In addition, the LUT for an MVD direction may be the same as Table 3 above. For example, when the binary value of the direction index in the LUT is 00, the direction of the MVD may be derived as a positive direction in the x-axis; when the binary value of the direction index is 01, the direction of the MVD may be derived as a negative direction in the x-axis; when the binary value of the direction index is 10, the direction of the MVD may be derived as a positive direction in the y-axis; and when the binary value of the direction index is 11, the direction of the MVD may be derived as a negative direction in the y-axis. Here, the MVD may be derived by multiplying the distance of the MVD by the direction, and the positive direction may represent 1 and the negative direction may represent −1. In addition, N/A in Table 3 may represent 0.

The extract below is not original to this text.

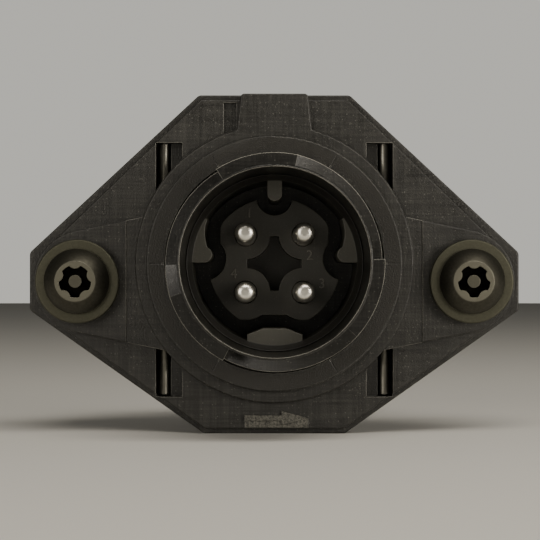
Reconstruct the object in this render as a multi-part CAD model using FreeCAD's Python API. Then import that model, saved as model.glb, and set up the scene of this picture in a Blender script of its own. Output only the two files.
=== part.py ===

In addition, as an example, the index information may include a distance index for an x component of the MVD, a direction index for the x component, a distance index for a y component of the MVD, and a direction index for they component, and the distance of the x component of the MVD may be derived as the distance indicated by the value of the distance index for the x component in the LUT for MVD x-component distance, and the direction of the x component of the MVD may be derived as the direction indicated by the value of the direction index for the x component in the LUT for MVD x-component direction, and the distance of the y component of the MVD may be derived as the distance indicated by the value of the distance index for they component in the LUT for MVD y-component distance, and the direction of the y component of the MVD may be derived as the direction indicated by the value of the direction index for the y component in the LUT for MVD y-component direction.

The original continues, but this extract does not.